- [Data provided]
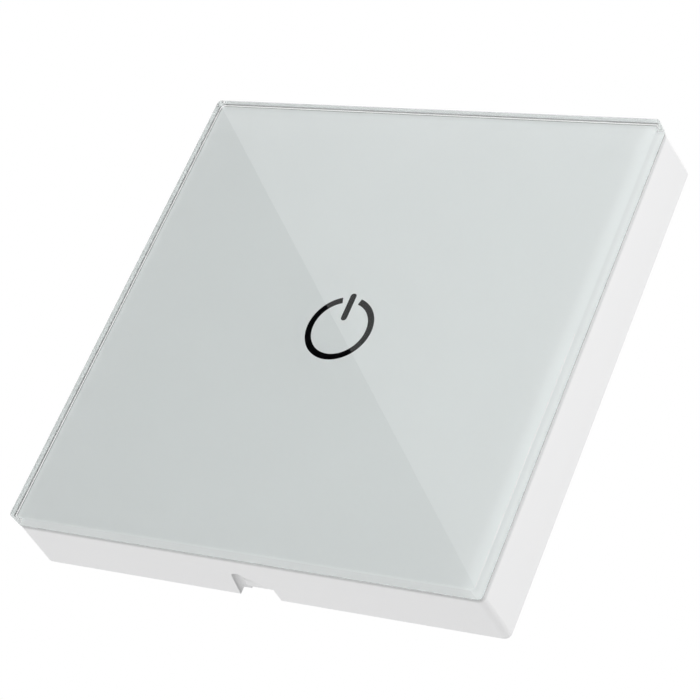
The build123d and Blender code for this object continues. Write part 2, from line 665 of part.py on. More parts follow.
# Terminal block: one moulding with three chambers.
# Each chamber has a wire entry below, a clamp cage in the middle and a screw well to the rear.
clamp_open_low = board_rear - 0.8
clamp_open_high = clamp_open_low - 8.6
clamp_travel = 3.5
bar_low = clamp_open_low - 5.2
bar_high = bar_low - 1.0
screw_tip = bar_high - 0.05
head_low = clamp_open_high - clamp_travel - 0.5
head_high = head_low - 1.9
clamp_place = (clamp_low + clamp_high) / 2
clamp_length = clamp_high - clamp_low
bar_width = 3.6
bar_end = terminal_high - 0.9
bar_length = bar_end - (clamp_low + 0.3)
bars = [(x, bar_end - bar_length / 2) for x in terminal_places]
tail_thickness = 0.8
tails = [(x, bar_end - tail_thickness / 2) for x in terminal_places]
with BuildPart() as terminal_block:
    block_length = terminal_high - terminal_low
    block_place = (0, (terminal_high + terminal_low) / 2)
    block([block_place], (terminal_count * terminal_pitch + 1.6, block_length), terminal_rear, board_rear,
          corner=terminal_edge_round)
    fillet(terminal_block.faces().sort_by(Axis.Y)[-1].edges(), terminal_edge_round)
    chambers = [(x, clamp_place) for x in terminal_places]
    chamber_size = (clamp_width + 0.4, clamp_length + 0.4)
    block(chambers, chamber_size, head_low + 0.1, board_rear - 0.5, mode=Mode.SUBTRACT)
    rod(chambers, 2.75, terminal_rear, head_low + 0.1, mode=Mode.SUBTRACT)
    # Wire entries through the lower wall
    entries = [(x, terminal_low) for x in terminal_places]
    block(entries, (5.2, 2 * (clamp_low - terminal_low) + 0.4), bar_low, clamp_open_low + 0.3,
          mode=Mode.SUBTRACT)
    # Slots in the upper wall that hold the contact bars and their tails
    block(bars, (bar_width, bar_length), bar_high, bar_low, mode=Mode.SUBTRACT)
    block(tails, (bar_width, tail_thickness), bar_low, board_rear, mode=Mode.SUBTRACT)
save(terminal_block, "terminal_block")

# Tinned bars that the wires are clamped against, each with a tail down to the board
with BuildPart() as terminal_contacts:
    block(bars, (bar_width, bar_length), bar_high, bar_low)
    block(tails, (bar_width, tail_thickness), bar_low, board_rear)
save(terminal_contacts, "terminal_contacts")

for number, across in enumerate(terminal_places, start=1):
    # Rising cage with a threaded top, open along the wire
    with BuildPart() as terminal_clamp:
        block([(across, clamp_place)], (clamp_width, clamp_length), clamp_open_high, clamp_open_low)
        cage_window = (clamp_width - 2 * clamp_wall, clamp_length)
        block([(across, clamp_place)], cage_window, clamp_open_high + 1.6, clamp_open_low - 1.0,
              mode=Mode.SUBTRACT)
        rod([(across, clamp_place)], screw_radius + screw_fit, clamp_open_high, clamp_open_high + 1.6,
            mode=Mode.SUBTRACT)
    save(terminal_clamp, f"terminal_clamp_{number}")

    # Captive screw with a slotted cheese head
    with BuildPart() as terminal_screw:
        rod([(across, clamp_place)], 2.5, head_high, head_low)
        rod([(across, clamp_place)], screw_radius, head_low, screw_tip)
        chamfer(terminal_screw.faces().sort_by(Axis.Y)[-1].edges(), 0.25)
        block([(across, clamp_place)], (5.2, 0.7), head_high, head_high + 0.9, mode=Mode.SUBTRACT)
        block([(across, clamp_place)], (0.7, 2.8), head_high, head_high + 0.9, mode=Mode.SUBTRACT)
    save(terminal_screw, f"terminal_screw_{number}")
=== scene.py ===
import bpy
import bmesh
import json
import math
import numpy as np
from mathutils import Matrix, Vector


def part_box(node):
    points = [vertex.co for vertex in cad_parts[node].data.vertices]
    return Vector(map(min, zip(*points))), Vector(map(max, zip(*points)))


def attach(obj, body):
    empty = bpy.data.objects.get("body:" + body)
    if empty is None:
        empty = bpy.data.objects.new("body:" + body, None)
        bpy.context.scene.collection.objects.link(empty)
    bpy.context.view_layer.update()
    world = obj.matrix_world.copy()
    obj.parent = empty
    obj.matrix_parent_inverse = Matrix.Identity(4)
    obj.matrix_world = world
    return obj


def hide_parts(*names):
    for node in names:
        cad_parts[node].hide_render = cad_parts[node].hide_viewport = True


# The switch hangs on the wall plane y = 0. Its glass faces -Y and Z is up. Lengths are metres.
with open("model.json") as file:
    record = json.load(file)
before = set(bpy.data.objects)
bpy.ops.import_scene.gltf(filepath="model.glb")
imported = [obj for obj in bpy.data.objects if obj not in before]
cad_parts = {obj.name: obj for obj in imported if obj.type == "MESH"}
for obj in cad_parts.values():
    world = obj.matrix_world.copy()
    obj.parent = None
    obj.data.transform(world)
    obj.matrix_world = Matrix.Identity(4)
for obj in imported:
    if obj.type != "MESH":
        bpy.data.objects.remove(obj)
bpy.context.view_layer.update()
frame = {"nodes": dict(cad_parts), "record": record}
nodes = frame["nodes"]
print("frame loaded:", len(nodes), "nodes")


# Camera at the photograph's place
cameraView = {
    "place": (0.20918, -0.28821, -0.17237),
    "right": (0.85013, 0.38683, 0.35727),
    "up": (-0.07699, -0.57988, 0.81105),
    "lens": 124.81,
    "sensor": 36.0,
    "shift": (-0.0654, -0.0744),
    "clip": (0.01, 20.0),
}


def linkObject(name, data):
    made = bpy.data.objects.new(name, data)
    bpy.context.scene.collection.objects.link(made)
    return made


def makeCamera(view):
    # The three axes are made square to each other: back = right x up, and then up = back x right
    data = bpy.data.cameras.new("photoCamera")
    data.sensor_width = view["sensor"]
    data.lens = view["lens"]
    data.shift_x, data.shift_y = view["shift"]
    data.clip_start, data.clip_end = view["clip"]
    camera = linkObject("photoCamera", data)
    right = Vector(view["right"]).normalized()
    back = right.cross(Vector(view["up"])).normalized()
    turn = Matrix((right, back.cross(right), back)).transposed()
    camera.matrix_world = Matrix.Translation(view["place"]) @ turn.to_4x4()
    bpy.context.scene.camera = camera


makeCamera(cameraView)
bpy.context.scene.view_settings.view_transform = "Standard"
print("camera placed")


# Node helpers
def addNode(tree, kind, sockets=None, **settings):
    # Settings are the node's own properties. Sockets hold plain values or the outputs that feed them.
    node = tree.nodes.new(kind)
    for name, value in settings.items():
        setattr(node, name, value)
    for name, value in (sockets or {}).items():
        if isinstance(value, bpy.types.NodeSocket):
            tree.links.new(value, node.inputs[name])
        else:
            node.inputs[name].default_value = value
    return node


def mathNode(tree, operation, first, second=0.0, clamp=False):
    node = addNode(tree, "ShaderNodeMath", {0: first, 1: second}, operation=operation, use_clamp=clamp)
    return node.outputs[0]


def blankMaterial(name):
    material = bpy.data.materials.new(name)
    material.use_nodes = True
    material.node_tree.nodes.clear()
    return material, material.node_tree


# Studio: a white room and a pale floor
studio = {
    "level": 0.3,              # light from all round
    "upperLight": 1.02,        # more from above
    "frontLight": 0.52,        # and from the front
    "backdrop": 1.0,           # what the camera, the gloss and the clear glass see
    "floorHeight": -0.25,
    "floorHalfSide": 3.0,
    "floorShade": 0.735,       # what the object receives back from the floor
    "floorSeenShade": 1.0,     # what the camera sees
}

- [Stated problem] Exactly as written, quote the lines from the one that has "obj.parent = empty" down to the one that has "cad_parts[node].hide_render = cad_parts[node].hide_viewport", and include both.

- [Response to this exercise]
    obj.parent = empty
    obj.matrix_parent_inverse = Matrix.Identity(4)
    obj.matrix_world = world
    return obj


def hide_parts(*names):
    for node in names:
        cad_parts[node].hide_render = cad_parts[node].hide_viewport = True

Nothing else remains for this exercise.